Het Amerikaanse kwartet, in cult-kringen vermaard om zijn improvisatorische kwaliteiten, versterkte met eenvoudige middelen de magische dynamiek van Murnau’s meeslepende Goethe-vertelling over goed en kwaad, over verleiding, verzoeking en verlossing.
Als God en Satan strijden om de macht over de aarde wordt de oude dokter Faust hun speelbal. Satan lijkt te winnen als hij in de gedaante van Mephisto de dokter weet te verleiden met de belofte om eeuwig jong te worden. Dreigend tromgeroffel, spookachtige gitaarpatronen en suizende synthesizerklanken begeleiden de nieuwe, machtsbeluste Faust als hij zich vergrijpt aan de vrome Gretchen, die daarna wordt verstoten. De ijzingwekkende muziek die Cul de Sac maakte bij haar eenzame tocht door een bar winterlandschap was het hoogtepunt van deze bezwerende filmmuziek.

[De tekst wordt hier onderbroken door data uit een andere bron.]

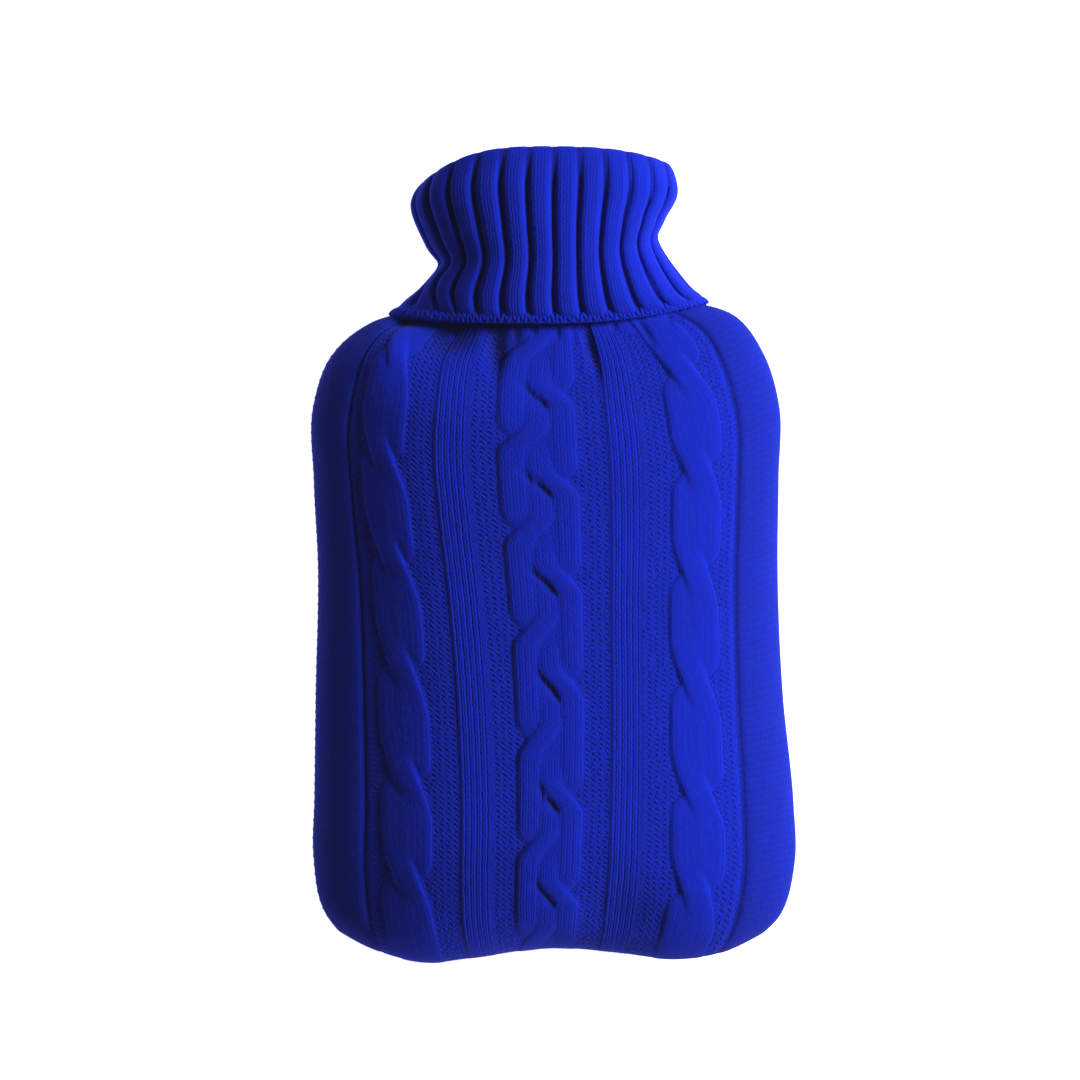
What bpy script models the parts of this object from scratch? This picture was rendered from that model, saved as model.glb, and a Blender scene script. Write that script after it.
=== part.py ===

Voor de band uit Boston onder leiding van gitarist Glenn Jones was het optreden met Faust, in de Vrije Academie in Den Haag, een première, maar Cul de Sac heeft in het verleden vaker met film gewerkt en dat was te merken aan het inlevingsgevoel dat de vier musici toonden. Cul de Sac, dat eerder samenwerkte met fenomenen als John Fahey en Damo Suzuki, maakt muziek die niet in een hokje past. Invloeden uit folk, psychedelica, krautrock en oosterse trancemuziek worden vermengd tot een vloeiend geheel. Hoewel Murnau’s Faust naar huidige cinematografische maatstaven traag is, wist Cul de Sac de aandacht vast te houden met heftige spanningsbogen en subtiele interludes, die de expressionistische filmbeelden een onverwachte, nieuwe dimensie gaven.